My Dad passed away last week. It’s a weird one. We weren’t close, but he wasn’t a villain in my life. He and my Mom split when I was a baby and he hightailed it for home (Detroit). In the arc of good dads/bad dads I had it better than a lot of people and knowing what I know now, I think if he’d been forced to stick around things would’ve been a lot worse. I ended up with a fantastic mom and a pretty good fatherhood template to ignore in raising my own kids.
When I was younger, I resented him. Then I did some digging/therapy/questioning in my 30s in which my Mom revealed to me that Dad had more than a few mental health issues. Since then I’ve been at peace with it all. He didn’t have the tools to be a father, that’s not his fault. Sidenote: Also, very impressed with my mom for being extremely diplomatic about that when I was young and impressionable. She could’ve used that information when I was growing up and it probably took a lot of restraint not to.
Anyway… thinking about my Dad and his passing has been surprising. I was completely caught off guard by how emotional i was when I got the call to get on a plane as soon as possible. Then I realized it wasn’t my dad I was mourning, although I am sad that he’s gone. I think, despite everything I knew about him, I was still mourning “what could have been.” The door of “good dad” whatever that means was closing permanently. The sliding doors scenario where he called me one day and we spent a few years having a cool as hell father/ son relationship where we did a lot of cool father/son shit (golf? smoking meats?) and he maybe, just maybe, just mmmmmmmaybe said “hey, sorry about that” was never happening. I didn’t think I needed to hear that and in the long run I didn’t, but in the moment, I really did.
Ultimately, while sitting in the hospital next to my unconscious father, my step-mom gave me that sorry on his behalf. She told me more about his mental health journey, though not much and I reflected a lot on how lucky I was that she came into his life and MY life as a kid. The awkward visits to Detroit were made better by having a third person there who wasn’t guilt riddled or a little kid who didn’t understand.

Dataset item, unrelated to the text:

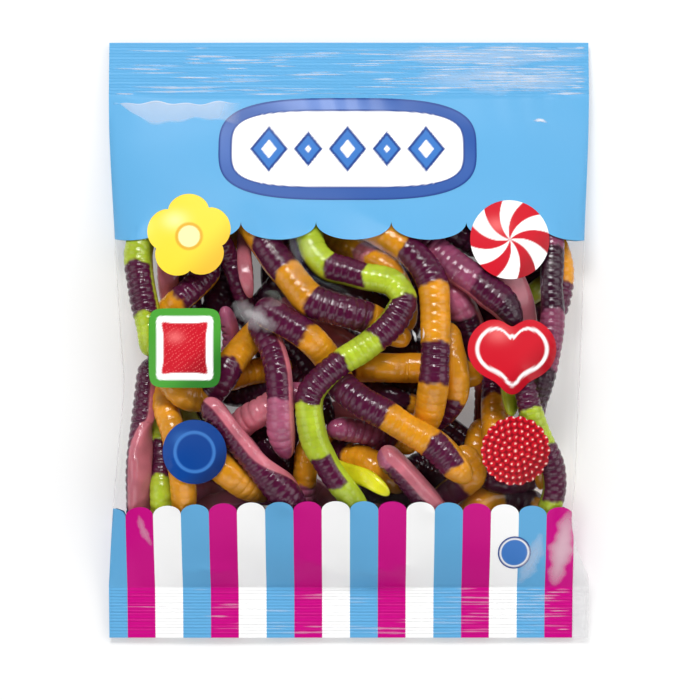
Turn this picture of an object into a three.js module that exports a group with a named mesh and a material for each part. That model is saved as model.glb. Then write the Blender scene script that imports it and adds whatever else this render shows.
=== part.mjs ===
// A sealed clear pillow bag filled with gummy snakes, lying on its back with its printed front up.
// Units are millimetres. +Z is up, +Y runs towards the bag's top seal and +X to the right of its front.
// The origin is on the resting surface, below the middle of the bag.
// The bag is one closed solid: a flat crimped seal at each end, and between them the filled pillow,
// whose flat back carries it and whose front film stands up over the snakes that press against it.
import * as THREE from "three";

// Driving dimensions of the bag.
const BAG_WIDTH = 215;
const BAG_LENGTH = 267;
const TOP_SEAL = 24.5;
const BOTTOM_SEAL = 23.5;
const SEAL_THICKNESS = 1.2;
const CRIMP_PITCH = 1.4;
const CRIMP_DEPTH = 0.3;

// Places along the bag, measured from its middle. The snakes show between the two printed fields.
const TOP_END = BAG_LENGTH / 2;
const BOTTOM_END = -BAG_LENGTH / 2;
const TOP_SEAL_START = TOP_END - TOP_SEAL;
const BOTTOM_SEAL_START = BOTTOM_END + BOTTOM_SEAL;
const WINDOW_TOP = 56;
const WINDOW_BOTTOM = -78;

// How far each side edge is drawn in by the filling, as [y, inset] from the bottom seal to the top seal.
const LEFT_INSET = [
  [-110, 0], [-75, 2.5], [-44, 5.4], [-20, 7.4], [-4, 6.4], [46, 3.1], [90, 0.4], [109, 0],
];
const RIGHT_INSET = [
  [-110, 0], [-105, 0.6], [-92, 6.1], [-80, 8.2], [-67, 7], [-36, 5.8], [0, 4.2], [45, 2.5], [90, 0.4], [109, 0],
];

// Height of the front film above the back film along the middle, as [y, thickness].
const THICKNESS = [
  [-110, 1.2], [-104, 12], [-92, 27], [-67, 41], [-22, 47], [9, 45], [46, 36], [70, 26], [92, 13], [109, 1.2],
];

// Height of the side edges and of the seals' middle plane above the resting surface, as [y, height].
const EDGE_HEIGHT = [
  [-133.5, 3], [-110, 7], [-92, 13], [-60, 19], [-15, 22], [20, 20], [60, 13], [92, 8], [109, 7], [133.5, 3],
];

// Height of the back film's lowest line, as [y, height]. What would lie below 0 is pressed flat.
const BACK_HEIGHT = [
  [-110, 6.4], [-102, 2], [-92, -1], [-70, -2.5], [60, -2.5], [84, -1], [98, 2.2], [109, 6.4],
];

// The films swell between the side edges as (1 - u^power)^root, u being 1 at an edge and 0 in the middle.
// A root near 1 is a flat lens, as next to the seals, and near 0.5 a round side, as where the bag is full.
const FRONT_POWER = 2.5;
const BACK_POWER = 3.4;
const SECTION_ROOT = [
  [-110, 1], [-85, 0.7], [-55, 0.54], [25, 0.54], [70, 0.72], [109, 1],
];

// The snakes that stand out under the front film, as lines of [x, y] points. The film touches those on
// top and sinks by SNAKE_RELIEF beside them, and the snakes below those stand LOWER_SHARE as high.
const SNAKE_WIDTH = 15;
const SNAKE_RELIEF = 4.2;
const LOWER_SHARE = 0.62;
const TOP_SNAKES = {
  green_hook: [[-20, 50], [-14, 38], [-2, 28], [25, 26], [27, 18], [14, 1], [-13, -20], [-18, -40], [-2, -65]],
  upper_orange: [[-41, 48], [-27, 27], [-2, 13], [16, 4]],
  middle_orange: [[12, 48], [33, 32], [39, 2], [39, -24], [34, -34]],
  right_curl: [[46, -2], [50, -22], [36, -38]],
  left_green: [[-75, 47], [-92, 44], [-91, 22], [-87, 5], [-88, -12]],
  left_orange: [[-85, 2], [-84, -27], [-79, -58], [-74, -74]],
  pink_upright: [[-38, -1], [-31, -24], [-30, -58]],
  lower_diagonal: [[-61, -30], [-42, -49], [-23, -68]],
};
const LOWER_SNAKES = {
  left_pink: [[-89, -11], [-94, -49], [-95, -71]],
  purple_slant: [[-57, 46], [-50, 27], [-41, 7]],
  orange_stub: [[-35, 8], [-55, -13], [-66, -28]],
  long_diagonal: [[-39, 18], [-17, 0], [5, -26], [27, -38], [50, -60], [54, -67]],
  lower_purple: [[-8, -40], [15, -45]],
  lower_pink: [[15, -49], [37, -68]],
  upper_right_diagonal: [[35, 46], [60, 25], [70, 16]],
  right_pink: [[43, 25], [59, 0]],
  right_upright: [[91, 47], [90, 18], [86, -34]],
  right_green: [[78, -16], [84, -38], [93, -58], [90, -76]],
  right_hook: [[57, -45], [68, -65], [85, -60]],
  bottom_purple: [[43, -74], [56, -63]],
};

// Mesh steps. Rows of points are close in the window and further apart under the printed fields.
const WINDOW_ROW_STEP = 3.4;
const PRINT_ROW_STEP = 6.5;
const FRONT_COLUMNS = 60;
const BACK_COLUMNS = 18;
const SEAL_COLUMNS = 4;
const POINTS_PER_SPAN = 6;

// A smooth curve through [place, value] pairs, flat beyond its ends.
function curveThrough(pairs) {
  const last = pairs.length - 1;
  const slope = (i) => {
    const before = pairs[Math.max(i - 1, 0)];
    const after = pairs[Math.min(i + 1, last)];
    return (after[1] - before[1]) / (after[0] - before[0]);
  };
  return (place) => {
    if (place <= pairs[0][0]) return pairs[0][1];
    if (place >= pairs[last][0]) return pairs[last][1];
    const i = pairs.findIndex((pair) => pair[0] > place) - 1;
    const span = pairs[i + 1][0] - pairs[i][0];
    const t = (place - pairs[i][0]) / span;
    const rise = t * t * (3 - 2 * t);
    const bend = span * t * (1 - t) * ((1 - t) * slope(i) - t * slope(i + 1));
    return THREE.MathUtils.lerp(pairs[i][1], pairs[i + 1][1], rise) + bend;
  };
}

const leftInset = curveThrough(LEFT_INSET);
const rightInset = curveThrough(RIGHT_INSET);
const thickness = curveThrough(THICKNESS);
const edgeHeight = curveThrough(EDGE_HEIGHT);
const backHeight = curveThrough(BACK_HEIGHT);
const sectionRoot = curveThrough(SECTION_ROOT);

// A snake's route as short straight runs on a smooth line through its points.
function smoothLine(route) {
  const points = route.map(([x, y]) => new THREE.Vector2(x, y));
  return new THREE.SplineCurve(points).getPoints(route.length * POINTS_PER_SPAN);
}

const topLines = Object.values(TOP_SNAKES).map(smoothLine);
const lowerLines = Object.values(LOWER_SNAKES).map(smoothLine);

function distanceToLine(x, y, line) {
  let nearest = Infinity;
  for (let i = 1; i < line.length; i++) {
    const [a, b] = [line[i - 1], line[i]];
    const [dx, dy] = [b.x - a.x, b.y - a.y];
    const along = ((x - a.x) * dx + (y - a.y) * dy) / (dx * dx + dy * dy);
    const t = THREE.MathUtils.clamp(along, 0, 1);
    nearest = Math.min(nearest, Math.hypot(x - a.x - t * dx, y - a.y - t * dy));
  }
  return nearest;
}

// How high a group of snakes stands at a place: 1 on a snake's middle line, 0 from half its width away.
function crest(x, y, lines) {
  const nearest = Math.min(...lines.map((line) => distanceToLine(x, y, line)));
  return (1 + Math.cos(Math.PI * Math.min(nearest / (SNAKE_WIDTH / 2), 1))) / 2;
}

// How far the front film sinks between the snakes. It dies out at the side edges and under the print.
function dipBetweenSnakes(x, y, u) {
  const standing = Math.max(crest(x, y, topLines), LOWER_SHARE * crest(x, y, lowerLines));
  const acrossFade = 1 - Math.pow(Math.abs(u), 6);
  const fromPrint = Math.min(WINDOW_TOP + SNAKE_WIDTH - y, y - WINDOW_BOTTOM + SNAKE_WIDTH) / SNAKE_WIDTH;
  const alongFade = THREE.MathUtils.smoothstep(fromPrint, 0, 1);
  return SNAKE_RELIEF * (1 - standing) * acrossFade * alongFade;
}

function isInSeal(y) {
  return y < BOTTOM_SEAL_START || y > TOP_SEAL_START;
}

// The seal's crimps: ridges across the bag, one each CRIMP_PITCH, on both faces.
function crimp(y) {
  const fromSealStart = y > 0 ? y - TOP_SEAL_START : BOTTOM_SEAL_START - y;
  const isOuterEnd = y === TOP_END || y === BOTTOM_END;
  const isRidge = Math.round(fromSealStart / (CRIMP_PITCH / 2)) % 2 === 1;
  return isRidge && !isOuterEnd ? CRIMP_DEPTH : 0;
}

// A point of the front film (side 1) or the back film (side -1), at u across the bag and y along it.
function filmPoint(side, u, y) {
  const left = Math.max(leftInset(y), 0) - BAG_WIDTH / 2;
  const right = BAG_WIDTH / 2 - Math.max(rightInset(y), 0);
  const x = THREE.MathUtils.lerp(left, right, (u + 1) / 2);
  const skin = SEAL_THICKNESS / 2;
  const edge = edgeHeight(y) + side * skin;
  if (isInSeal(y)) return new THREE.Vector3(x, y, edge + side * crimp(y));
  if (side < 0) {
    const swell = Math.pow(1 - Math.pow(Math.abs(u), BACK_POWER), sectionRoot(y));
    return new THREE.Vector3(x, y, Math.max(edge + (backHeight(y) - edge) * swell, 0));
  }
  const swell = Math.pow(1 - Math.pow(Math.abs(u), FRONT_POWER), sectionRoot(y));
  const top = Math.max(backHeight(y), 0) + thickness(y);
  const smooth = edge + (top - edge) * swell;
  return new THREE.Vector3(x, y, Math.max(smooth - dipBetweenSnakes(x, y, u), edge));
}

// Evenly spaced places from one to another, without the first, about a step apart.
function placesBetween(from, to, step) {
  const count = Math.round(Math.abs(to - from) / step);
  return Array.from({ length: count }, (_, i) => THREE.MathUtils.lerp(from, to, (i + 1) / count));
}

// The places along the bag of every row of points, from the bottom seal's end to the top seal's.
function rowPlaces() {
  const sealPlaces = (start, end) => {
    const length = Math.abs(end - start);
    const steps = Math.floor(length / (CRIMP_PITCH / 2)) - 1;
    const last = start + (Math.sign(end - start) * steps * CRIMP_PITCH) / 2;
    return [...placesBetween(start, last, CRIMP_PITCH / 2), end];
  };
  return [
    ...sealPlaces(BOTTOM_SEAL_START, BOTTOM_END).reverse(),
    BOTTOM_SEAL_START,
    ...placesBetween(BOTTOM_SEAL_START, WINDOW_BOTTOM, PRINT_ROW_STEP),
    ...placesBetween(WINDOW_BOTTOM, WINDOW_TOP, WINDOW_ROW_STEP),
    ...placesBetween(WINDOW_TOP, TOP_SEAL_START, PRINT_ROW_STEP),
    ...sealPlaces(TOP_SEAL_START, TOP_END),
  ];
}

// One row of points across a film, from its left edge to its right edge.
function rowOfPoints(side, y) {
  const filmColumns = side > 0 ? FRONT_COLUMNS : BACK_COLUMNS;
  const columns = isInSeal(y) ? SEAL_COLUMNS : filmColumns;
  return Array.from({ length: columns + 1 }, (_, i) => filmPoint(side, (2 * i) / columns - 1, y));
}

// Whether the strip between two rows goes on along its low row. Where both rows have a point next at the
// same place, it takes the shorter diagonal, so that a ridge that runs aslant stays smooth.
function isLowRowNext(low, high, i, j) {
  const ahead = (i + 1) / (low.length - 1) - (j + 1) / (high.length - 1);
  if (Math.abs(ahead) > 1e-9) return ahead < 0;
  return low[i + 1].distanceTo(high[j]) <= low[i].distanceTo(high[j + 1]);
}

// Fills the strip between two rows that start and end together, whatever their numbers of points.
function stitch(triangles, low, high, side) {
  let i = 0;
  let j = 0;
  while (i < low.length - 1 || j < high.length - 1) {
    const isLowNext = isLowRowNext(low, high, i, j);
    const corners = isLowNext ? [low[i], low[i + 1], high[j]] : [low[i], high[j + 1], high[j]];
    if (side < 0) corners.reverse();
    triangles.push(...corners);
    if (isLowNext) i++;
    else j++;
  }
}

// The closed surface of the whole bag.
function bagGeometry() {
  const triangles = [];
  const places = rowPlaces();
  const front = places.map((y) => rowOfPoints(1, y));
  const back = places.map((y) => rowOfPoints(-1, y));
  for (let i = 1; i < places.length; i++) {
    stitch(triangles, front[i - 1], front[i], 1);
    stitch(triangles, back[i - 1], back[i], -1);
    // The side edges: a narrow strip from the back film to the front film, on the left and the right.
    const [leftLow, leftHigh] = [[back[i - 1][0], back[i][0]], [front[i - 1][0], front[i][0]]];
    const [rightLow, rightHigh] = [[back[i - 1].at(-1), back[i].at(-1)], [front[i - 1].at(-1), front[i].at(-1)]];
    stitch(triangles, leftLow, leftHigh, -1);
    stitch(triangles, rightLow, rightHigh, 1);
  }
  // The seals' outer ends.
  stitch(triangles, back[0], front[0], 1);
  stitch(triangles, back.at(-1), front.at(-1), -1);
  return new THREE.BufferGeometry().setFromPoints(triangles);
}

const film = new THREE.MeshStandardMaterial({ color: 0x76bcec, roughness: 0.25, metalness: 0 });

const bag = new THREE.Mesh(bagGeometry(), film);
bag.name = "bag";
bag.geometry.computeVertexNormals();

const group = new THREE.Group();
group.add(bag);

export default group;
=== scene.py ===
import math
from typing import NamedTuple

import bpy
import numpy as np
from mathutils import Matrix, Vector


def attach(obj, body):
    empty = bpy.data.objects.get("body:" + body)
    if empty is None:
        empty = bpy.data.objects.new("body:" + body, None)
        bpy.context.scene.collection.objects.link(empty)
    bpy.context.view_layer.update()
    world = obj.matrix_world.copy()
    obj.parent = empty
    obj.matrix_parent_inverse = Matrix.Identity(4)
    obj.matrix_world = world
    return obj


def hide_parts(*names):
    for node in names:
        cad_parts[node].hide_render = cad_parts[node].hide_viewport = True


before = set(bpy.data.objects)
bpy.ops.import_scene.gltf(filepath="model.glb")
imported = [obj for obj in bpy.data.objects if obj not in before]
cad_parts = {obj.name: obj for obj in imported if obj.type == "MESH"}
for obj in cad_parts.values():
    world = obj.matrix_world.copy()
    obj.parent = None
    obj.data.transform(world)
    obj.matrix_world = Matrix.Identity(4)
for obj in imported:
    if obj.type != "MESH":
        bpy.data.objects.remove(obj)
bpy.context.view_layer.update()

# A sealed clear pillow bag of gummy snakes, lying on its back. Sizes in this script are millimetres
# and become metres where a mesh is made. Up to the films it follows the CAD solid's own sizes.
MM = 0.001
SEED = 7

# The camera looks straight down at the bag, as the photo looks straight at its front.
PHOTO_SCALE = 0.447
LENS = 200.0
SENSOR = 36.0
PHOTO_SIDE = 700
EDGE_PLANE = 10.0
CAMERA_AIM = (0.5, -4.4)
DISTANCE = LENS / SENSOR * PHOTO_SIDE * PHOTO_SCALE


def make_camera():
    """A long lens at the distance where a photo pixel is PHOTO_SCALE at the bag's edges."""
    data = bpy.data.cameras.new("camera")
    data.lens = LENS
    data.sensor_width = SENSOR
    data.clip_end = 10
    camera = bpy.data.objects.new("camera", data)
    camera.location = (CAMERA_AIM[0] * MM, CAMERA_AIM[1] * MM, (EDGE_PLANE + DISTANCE) * MM)
    bpy.context.scene.collection.objects.link(camera)
    bpy.context.scene.camera = camera


make_camera()


def seen_at(x, y, z):
    """The place at height z that the camera sees where the plane of the bag's edges has (x, y)."""
    share = 1 - (z - EDGE_PLANE) / DISTANCE
    return CAMERA_AIM[0] + (x - CAMERA_AIM[0]) * share, CAMERA_AIM[1] + (y - CAMERA_AIM[1]) * share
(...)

When asked about my dad I’ve always told people he’s a decent guy who happens to be pretty odd. He was very funny and I think I got a bit of that from him. Once while waiting to meet him for dinner, a girlfriend who had never met my father, pointed across a busy courtyard and said “that’s him.” So I look like him, too. He gave me a lot. My life has been good, exceptional even, and all of those things change if my father was a different father. I don’t really want for him to have given me “more” because I got so much and there would’ve been different kinds of pain if he had.
I used to joke that for every 2 days I visited my dad we’d watch 3 movies. We both had a lot of trouble getting a conversation going and movies were at least something that could inspire conversation: “I liked it.” “I didn’t.” We once watched a Canadian movie about a kid coming home to see his estranged dying father (I cannot seem to remember the title) and that was a pretty short conversation (“the Canadian independent film scene is turning out some interesting stuff!”). Anyway, sitting in the hospital with him knocked out I sent a text to my wife: “One last awkward silence with my father.” I always felt so weird when I visited, though I tried my best not to. I think he was trying his best, too.
I don’t know that I have a point, I just felt the urge to write SOMETHING about him. He was a decent guy with demons who gave me a life that I am so grateful for having. I hope he was happy, too. I was never really sure.